For City, the Champions League dream is over for another season. The Premier League is not entirely out of reach but if City are to overhaul Arsenal it will require a consistency over the final two months of the season that they have not demonstrated for a couple of years. Would another League Cup or an FA Cup, or both, be enough of a high to allow Guardiola to leave in triumph? In truth, his standards have been so elevated that it would not: when you’ve won six league titles and a Champions League at a club, it doesn’t much matter whether you’ve won four or five League Cups, two or three FA Cups.

Gianluigi Donnarumma punches clear under pressure during the Premier League match between Arsenal and Manchester City.
Arsenal could this season become the first English side to do a quadruple. Photograph: Tom Jenkins/The Guardian

So the motivation comes less from what he can do than from what he can stop his former assistant doing. Arsenal could this season become the first English side to do a quadruple. Guardiola has twice (excluding the pointless gewgaw of the Club World Cup or any of the various super cups) won three trophies in a season, but he has never done four. Did he really walk so Arteta could run? Did he devise pressing and passing schema of inordinate sophistication so his former assistant could outdo him with inswinging corners? A desire for reassertion would be entirely understandable.

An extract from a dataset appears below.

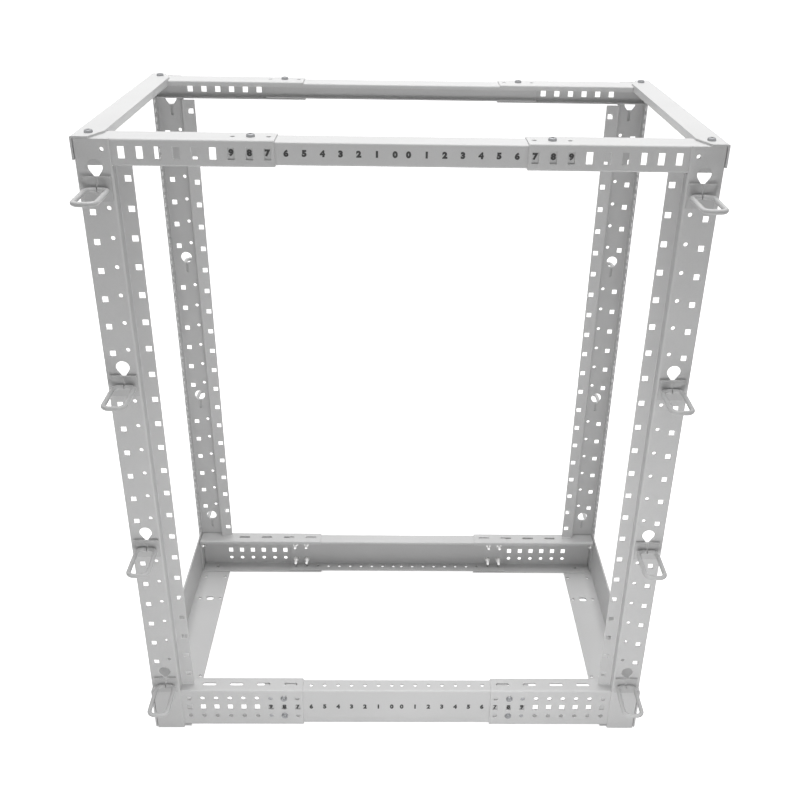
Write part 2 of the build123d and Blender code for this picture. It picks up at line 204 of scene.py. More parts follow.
class RackFinishSettings(bpy.types.PropertyGroup):
    coat: StringProperty(name="Frame Colour", description="sRGB hex of the frame's coat", default="#CCCCCC")
    ring: StringProperty(name="Ring Colour", description="sRGB hex of the cable rings' coat",
                         default="#BFBFBF")
    # The heads' and cups' zinc is painted darker than plain zinc, as painted shade for the dark upper wall
    # inside each cup washer
    zinc: StringProperty(name="Zinc Colour", description="sRGB hex of the plated heads and cups",
                         default="#9A9B9D")
    # The nuts' and threads' zinc is painted near white, as a painted highlight on the bolt ends inside the
    # rails
    nut_zinc: StringProperty(name="Nut Colour", description="sRGB hex of the plated nuts and threads",
                             default="#F0F0EF")
    ink: StringProperty(name="Ink Colour", description="sRGB hex of the printed numbers",
                        default="#262626")
    peel: FloatProperty(name="Orange Peel", description="Size of the coat's ripples",
                        default=1.6 * MM, unit="LENGTH")
    # The band along each edge that is painted lighter, for the thin coat and as a painted highlight
    worn_edge: FloatProperty(name="Edge Width", description="How wide the thin coat along an edge is",
                             default=0.9 * MM, unit="LENGTH")


class RackStageSettings(bpy.types.PropertyGroup):
    camera: FloatVectorProperty(name="Camera", description="Where the photograph was taken from",
                                default=(-0.00428, -1.61443, 1.42882), subtype="TRANSLATION")
    aim: FloatVectorProperty(name="Camera Angles", description="How the camera is turned",
                             default=tuple(math.radians(a) for a in (62.2147, -0.9285, -0.7942)),
                             subtype="EULER")
    lens: FloatProperty(name="Lens", description="Focal length in millimetres", default=43.8455)
    shift: FloatVectorProperty(name="Shift", description="How far the picture's middle is off the axis",
                               size=2, default=(-0.02022, -0.0006))
    floor: StringProperty(name="Floor Colour", description="sRGB hex of the floor", default="#D6D6D6")
    floor_glow: FloatProperty(name="Floor Glow", description="White that the camera sees on the floor",
                              default=0.9)
    floor_size: FloatProperty(name="Floor Size", description="Side of the floor", default=60.0,
                              unit="LENGTH")
    sky: FloatProperty(name="Sky", description="Strength of the even light all round", default=0.24)
    top_light: FloatProperty(name="Top Light", description="Power of the softbox overhead in watts",
                             default=28.0)
    high_light: FloatProperty(name="High Light", description="Power of the high ceiling lamp in watts",
                              default=235.0)
    side_light: FloatProperty(name="Side Light", default=2.5,
                              description="Power of the softbox at each end in watts")
    back_light: FloatProperty(name="Back Light", description="Power of the low softbox behind in watts",
                              default=5.0)
    near_foot_light: FloatProperty(name="Near Foot Light", default=6.84,
                                   description="Power of the lamp on the floor before the rack in watts")
    far_foot_light: FloatProperty(name="Far Foot Light", default=2.16,
                                  description="Power of the lamp on the floor behind the rack in watts")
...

No elite side is ever defined by the League Cup. For the super clubs finals are little more than another notch on the chart, a nice day out for fans. But sometimes, in part because of their position in the calendar as the first final of the season, they take on additional meaning. Sunday is one of those occasions. Perhaps Arsenal will taste success and find that they like it, or perhaps the bottler tag will be imprinted on them more indelibly than ever.

It’s only the Carabao Cup but it could be a game that defines not only the final two months of this season but the tenor of the next few years in English football as well.